Gather up the lines with the word "part" in them.

begin

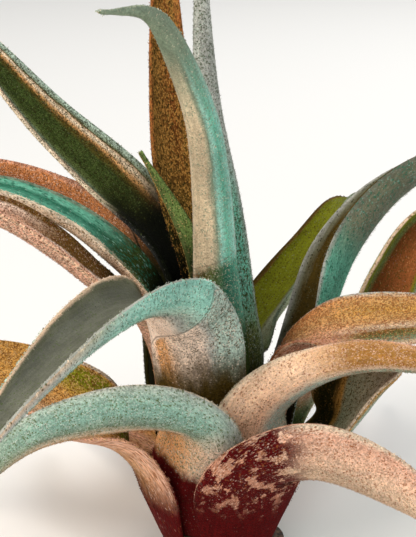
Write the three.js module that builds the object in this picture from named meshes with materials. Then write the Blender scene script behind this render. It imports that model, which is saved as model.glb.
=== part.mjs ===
// A small air plant: a rosette of channelled leaves on a short stem. Millimetres, +Z up.
// The origin is the middle of the flat underside of the stem.
import * as THREE from 'three';

// Stem: a short cone on a flat spot that the plant rests on
const restRadius = 9;
const stemFootRadius = 9.4;
const stemFootBottom = 0.4;
const stemFootTop = 0.9;
const stemShoulderRadius = 8.4;
const stemShoulderHeight = 1.15;
const stemNeckRadius = 2.2;
const stemNeckHeight = 17.6;
const stemTipHeight = 19.2;
const stemSides = 36;

// Sheaths: the leaf bases stand round the stem in shells, from shell 0 inside to shell 8 outside.
// Each shell passes three rings, and each ring has its radius and height on the inmost and outmost shell.
const shellCount = 8;
const rings = [
  { innerRadius: 3.0, outerRadius: 9.2, innerHeight: 18.0, outerHeight: 1.6 },
  { innerRadius: 4.0, outerRadius: 12.2, innerHeight: 25.0, outerHeight: 8.5 },
  { innerRadius: 4.4, outerRadius: 15.2, innerHeight: 33.0, outerHeight: 16.0 },
];
const sheathThickness = 0.7;
const sheathEdgeThinning = 0.14;
const sheathFootWidth = 0.55;
const sheathSpread = 0.6;
const sheathFullWidthAt = 0.8;

// Blades: thick along the midrib, thin at the edges and towards the tip
const bladeThickness = 1.5;
const bladeTipThinning = 0.35;
const bladeEdgeThinning = 0.5;
const thinnestBlade = 0.6;
const thicknessPerHalfWidth = 1.2;
const tipHalfWidth = 0.35;
const taperPower = 1.35;
const tipPower = 0.85;
const foldSettlesAt = 0.5;

// Where the sheath becomes a blade, as a part of the sheath, and over what length it does so and turns
const neckStart = 0.85;
const usualNeck = 18;
const usualTurnStart = 2;
const usualTurnLength = 22;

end

Result of this task:
=== part.mjs ===
// Where the sheath becomes a blade, as a part of the sheath, and over what length it does so and turns